### [WRITTEN INSTRUCTION]
Quote verbatim the span of lines that begins the listing below and closes with the line containing "its square plinth.".

### [INFORMATION PROVIDED]
* * *
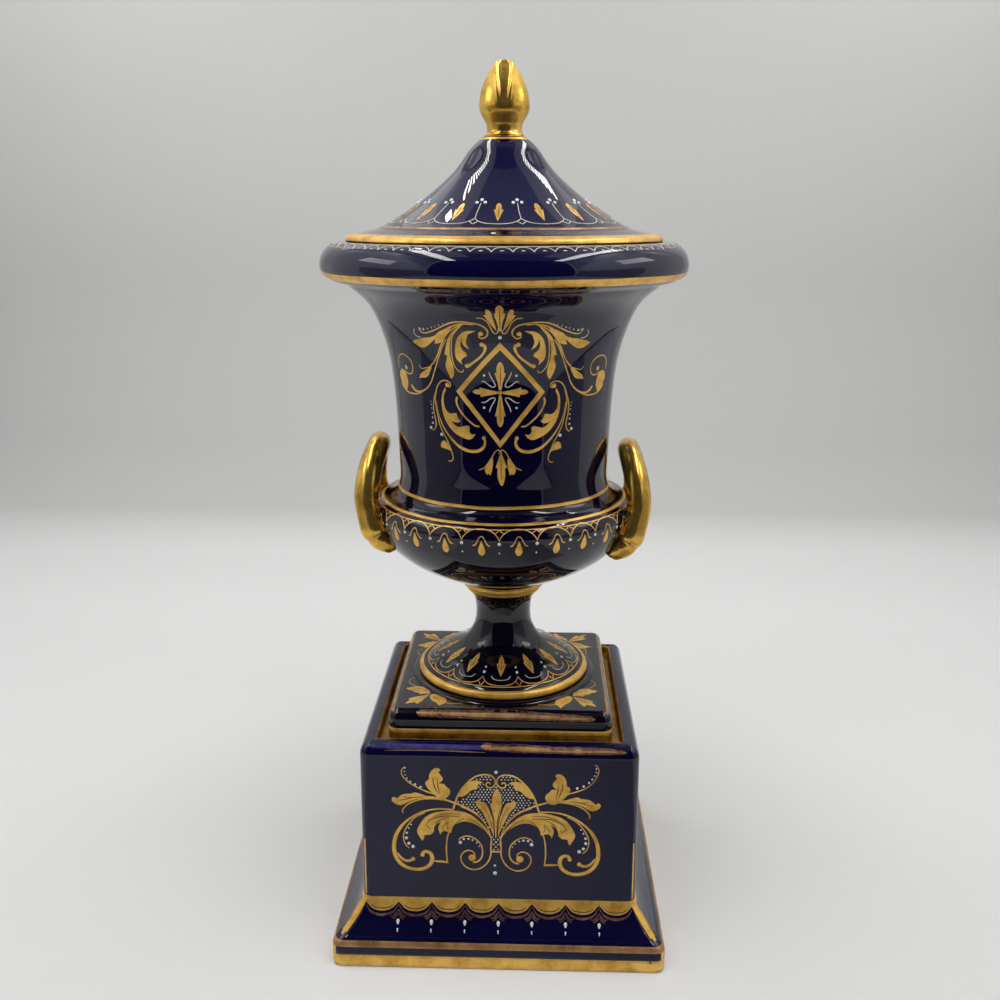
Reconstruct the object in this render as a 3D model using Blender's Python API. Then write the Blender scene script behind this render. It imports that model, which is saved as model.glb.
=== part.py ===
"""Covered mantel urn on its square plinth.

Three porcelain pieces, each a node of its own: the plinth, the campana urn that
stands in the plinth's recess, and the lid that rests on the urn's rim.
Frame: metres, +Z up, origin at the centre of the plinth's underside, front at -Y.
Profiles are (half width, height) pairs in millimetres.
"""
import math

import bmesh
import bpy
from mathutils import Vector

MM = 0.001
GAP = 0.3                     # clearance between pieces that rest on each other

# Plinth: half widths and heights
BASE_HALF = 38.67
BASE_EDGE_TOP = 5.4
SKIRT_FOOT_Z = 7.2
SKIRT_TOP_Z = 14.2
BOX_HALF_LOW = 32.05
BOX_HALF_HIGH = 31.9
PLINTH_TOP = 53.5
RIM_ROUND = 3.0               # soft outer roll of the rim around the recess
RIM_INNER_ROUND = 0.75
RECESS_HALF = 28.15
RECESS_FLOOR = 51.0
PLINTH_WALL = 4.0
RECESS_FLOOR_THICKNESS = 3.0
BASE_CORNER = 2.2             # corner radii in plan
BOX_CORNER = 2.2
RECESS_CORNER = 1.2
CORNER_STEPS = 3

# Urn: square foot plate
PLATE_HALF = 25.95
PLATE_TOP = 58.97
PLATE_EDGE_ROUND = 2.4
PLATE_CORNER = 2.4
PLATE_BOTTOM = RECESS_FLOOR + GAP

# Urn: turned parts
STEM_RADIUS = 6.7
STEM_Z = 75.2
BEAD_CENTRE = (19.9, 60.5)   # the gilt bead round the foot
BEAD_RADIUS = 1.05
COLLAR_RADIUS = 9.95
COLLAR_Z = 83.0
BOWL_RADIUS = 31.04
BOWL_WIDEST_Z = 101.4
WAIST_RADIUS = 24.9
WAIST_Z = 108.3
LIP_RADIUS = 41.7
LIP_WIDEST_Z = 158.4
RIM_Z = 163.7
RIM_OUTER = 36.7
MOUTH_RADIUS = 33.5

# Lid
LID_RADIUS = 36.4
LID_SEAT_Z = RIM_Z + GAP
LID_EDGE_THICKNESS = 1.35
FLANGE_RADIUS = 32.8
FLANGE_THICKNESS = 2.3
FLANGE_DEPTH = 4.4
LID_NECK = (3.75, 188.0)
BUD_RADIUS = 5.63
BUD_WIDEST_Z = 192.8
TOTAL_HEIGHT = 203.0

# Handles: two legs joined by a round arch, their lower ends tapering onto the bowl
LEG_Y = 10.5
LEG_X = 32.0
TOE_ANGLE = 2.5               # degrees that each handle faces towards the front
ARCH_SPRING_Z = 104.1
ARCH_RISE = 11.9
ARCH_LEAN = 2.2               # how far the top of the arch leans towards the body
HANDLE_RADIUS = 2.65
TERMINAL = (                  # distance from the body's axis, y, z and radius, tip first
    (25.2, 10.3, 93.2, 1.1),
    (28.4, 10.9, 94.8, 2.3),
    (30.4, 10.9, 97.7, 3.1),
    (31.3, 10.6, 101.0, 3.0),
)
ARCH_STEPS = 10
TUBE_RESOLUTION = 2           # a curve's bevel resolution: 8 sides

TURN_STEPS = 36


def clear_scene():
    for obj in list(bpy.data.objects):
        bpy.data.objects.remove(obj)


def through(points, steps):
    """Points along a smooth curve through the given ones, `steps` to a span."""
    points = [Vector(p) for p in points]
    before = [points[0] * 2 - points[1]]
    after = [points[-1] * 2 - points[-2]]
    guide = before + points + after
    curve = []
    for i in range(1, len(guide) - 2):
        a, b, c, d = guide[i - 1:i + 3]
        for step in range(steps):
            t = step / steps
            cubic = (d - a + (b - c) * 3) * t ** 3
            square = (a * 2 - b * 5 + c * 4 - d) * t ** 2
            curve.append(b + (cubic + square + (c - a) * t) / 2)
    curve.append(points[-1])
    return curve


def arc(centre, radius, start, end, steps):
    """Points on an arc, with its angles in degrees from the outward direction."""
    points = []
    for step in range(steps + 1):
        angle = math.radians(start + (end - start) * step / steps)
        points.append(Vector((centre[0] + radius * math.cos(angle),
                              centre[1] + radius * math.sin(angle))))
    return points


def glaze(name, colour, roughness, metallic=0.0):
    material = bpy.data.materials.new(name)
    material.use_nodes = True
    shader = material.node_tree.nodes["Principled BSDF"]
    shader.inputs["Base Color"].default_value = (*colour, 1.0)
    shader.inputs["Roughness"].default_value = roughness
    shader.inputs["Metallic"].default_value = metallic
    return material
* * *
### [EXERCISE SOLUTION]
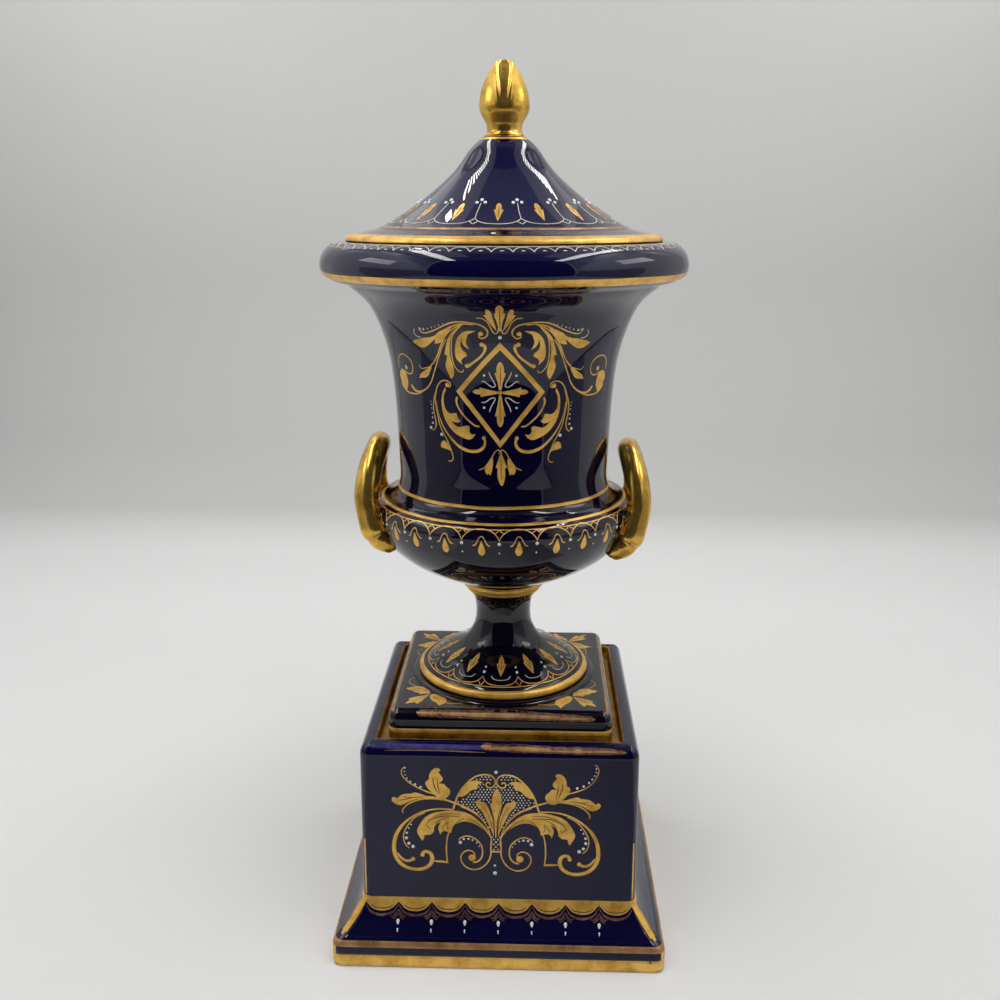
Reconstruct the object in this render as a 3D model using Blender's Python API. Then write the Blender scene script behind this render. It imports that model, which is saved as model.glb.
=== part.py ===
"""Covered mantel urn on its square plinth.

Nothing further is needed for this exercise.